::: Stored rows :::

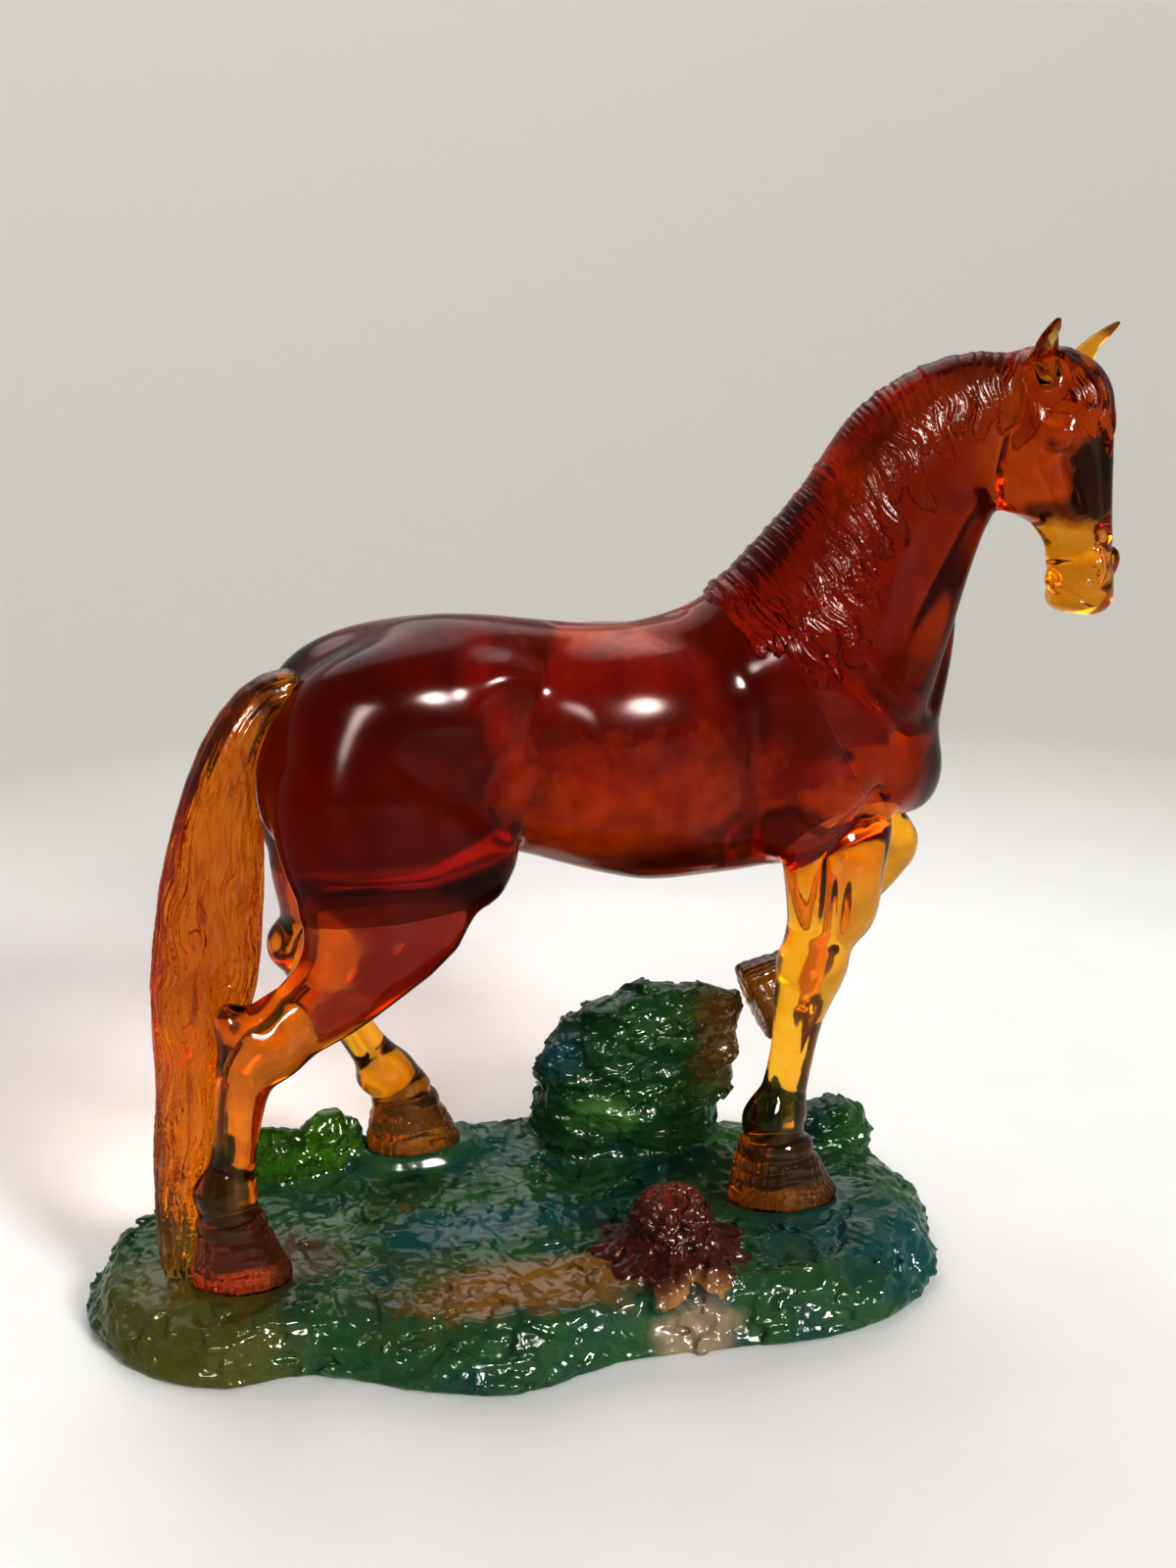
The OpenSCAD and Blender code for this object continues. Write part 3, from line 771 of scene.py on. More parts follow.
def mane_layer(t, drop, near_side, pitch, reach, seed):
    """One layer of locks on the neck: how thick it is where a point lies drop mm below the crest."""
    sway = 1.7 * np.sin(drop / 3.2 + 1.8 * wander(t, 17, seed)) * ramp(0, 12, drop)
    q = (t + sway + 0.10 * drop) / pitch + 0.3 * wander(t, 21, seed + 1)
    lock = np.floor(q)
    own = 0.5 + 0.5 * own_value(lock, seed + 2)
    within = 2 * (q - lock) - 1
    sway_own = 0.8 * np.sin(drop / 2.6 + 6 * own) * ramp(4, 16, drop)
    length = reach * (0.72 + 0.38 * own) * np.where(near_side, 1.0, 0.35)
    tip = 1 - ramp(0.45, 1.0, (drop + 7 * within**2) / np.maximum(length, 1.0))
    body = (0.35 + 0.45 * np.sqrt(np.maximum(1 - within**2, 0))) * (0.8 + 0.4 * own)
    fine = strands(t + sway + sway_own, drop, 2.3, seed + 3)
    return tip * (body + 0.8 * fine)


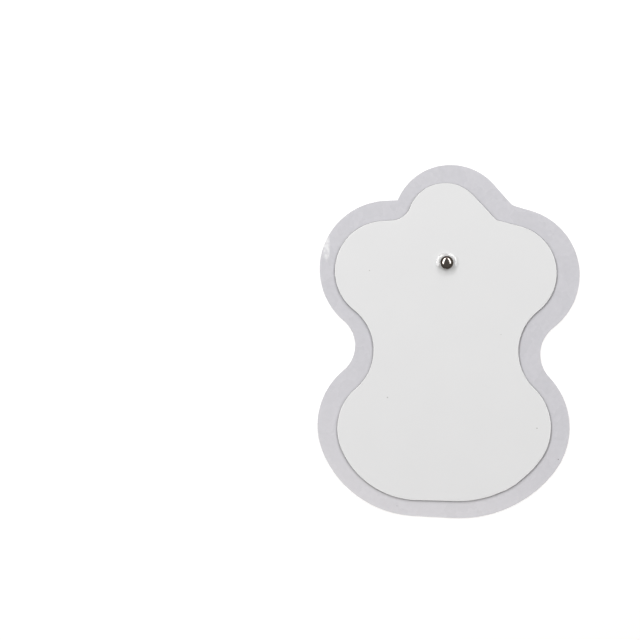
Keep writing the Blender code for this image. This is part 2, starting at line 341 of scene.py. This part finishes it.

:::

All of the lines above need to be given again exactly.

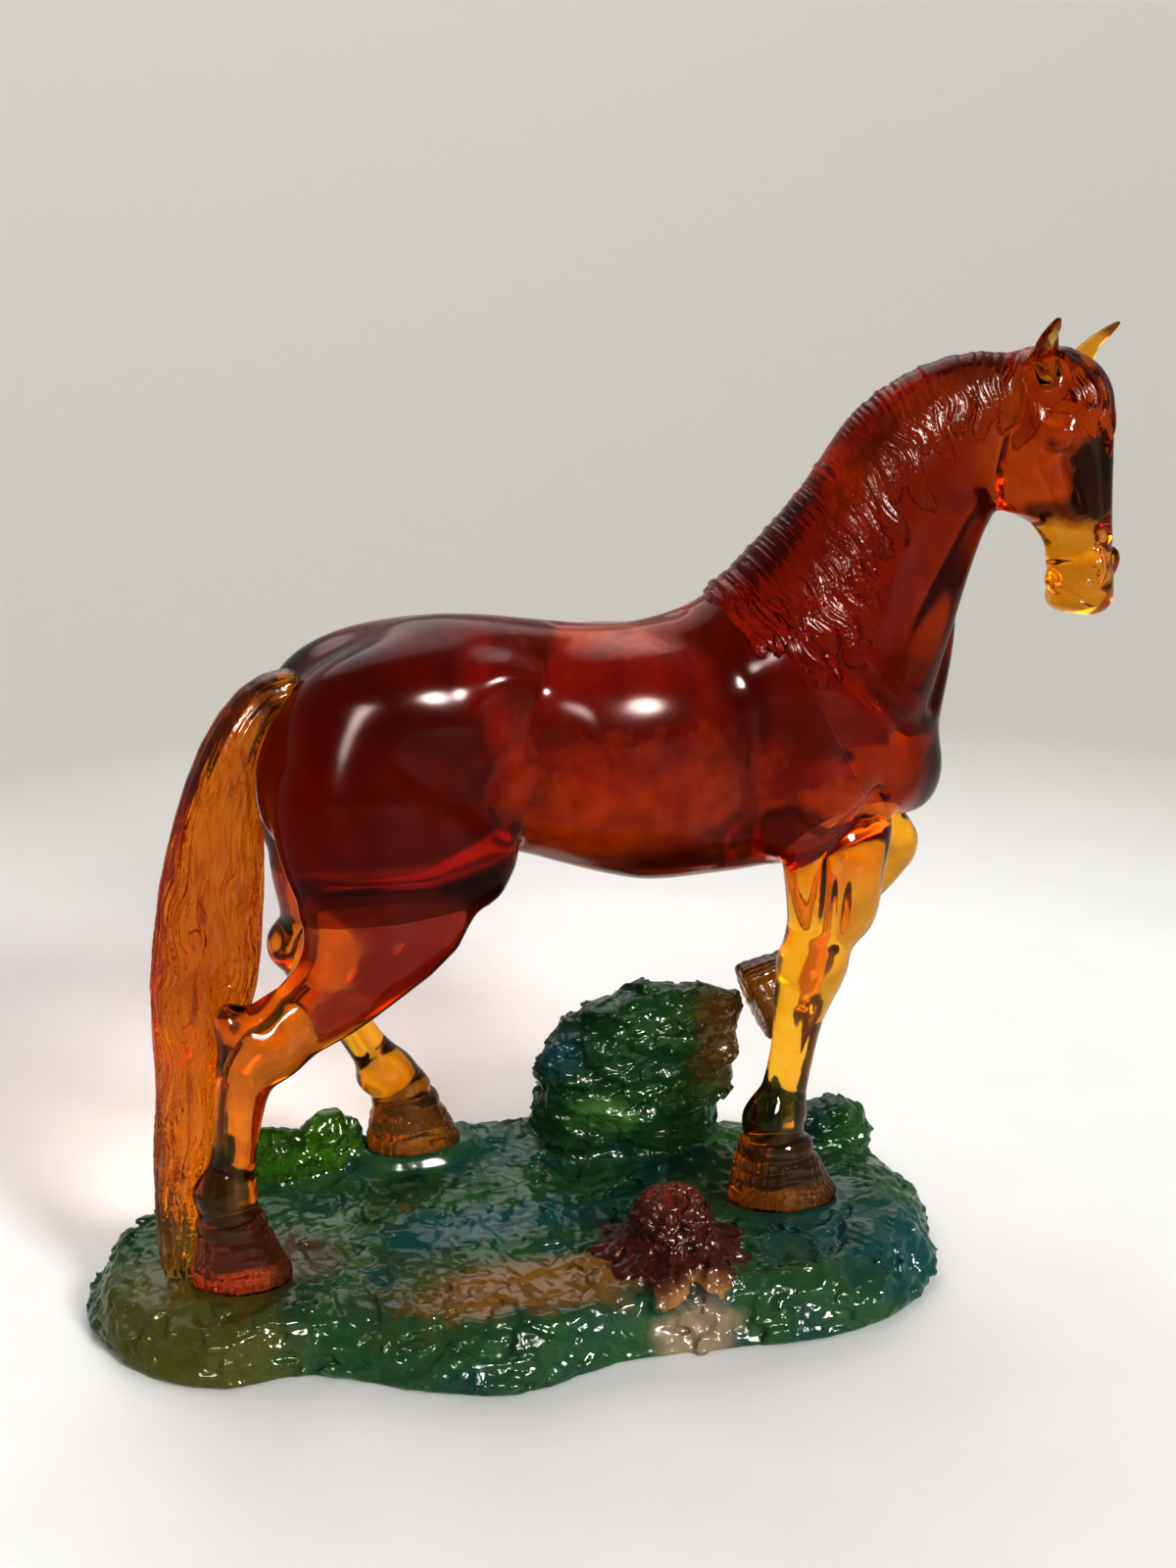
The OpenSCAD and Blender code for this object continues. Write part 3, from line 771 of scene.py on. More parts follow.
def mane_layer(t, drop, near_side, pitch, reach, seed):
    """One layer of locks on the neck: how thick it is where a point lies drop mm below the crest."""
    sway = 1.7 * np.sin(drop / 3.2 + 1.8 * wander(t, 17, seed)) * ramp(0, 12, drop)
    q = (t + sway + 0.10 * drop) / pitch + 0.3 * wander(t, 21, seed + 1)
    lock = np.floor(q)
    own = 0.5 + 0.5 * own_value(lock, seed + 2)
    within = 2 * (q - lock) - 1
    sway_own = 0.8 * np.sin(drop / 2.6 + 6 * own) * ramp(4, 16, drop)
    length = reach * (0.72 + 0.38 * own) * np.where(near_side, 1.0, 0.35)
    tip = 1 - ramp(0.45, 1.0, (drop + 7 * within**2) / np.maximum(length, 1.0))
    body = (0.35 + 0.45 * np.sqrt(np.maximum(1 - within**2, 0))) * (0.8 + 0.4 * own)
    fine = strands(t + sway + sway_own, drop, 2.3, seed + 3)
    return tip * (body + 0.8 * fine)


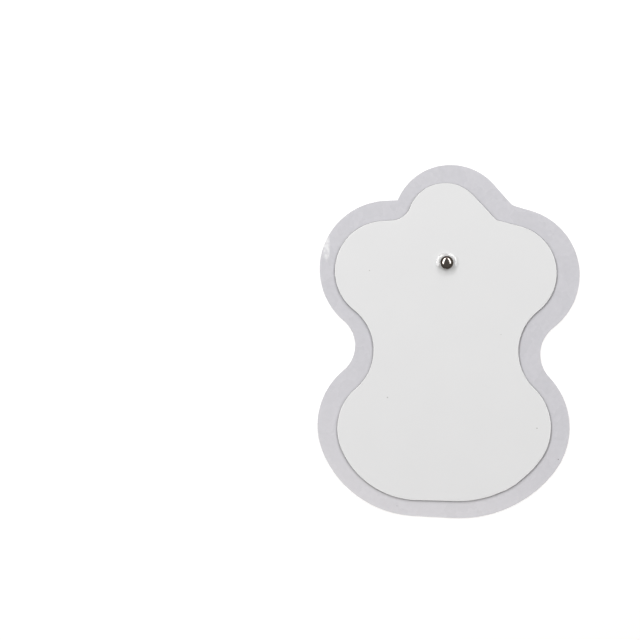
Keep writing the Blender code for this image. This is part 2, starting at line 341 of scene.py. This part finishes it.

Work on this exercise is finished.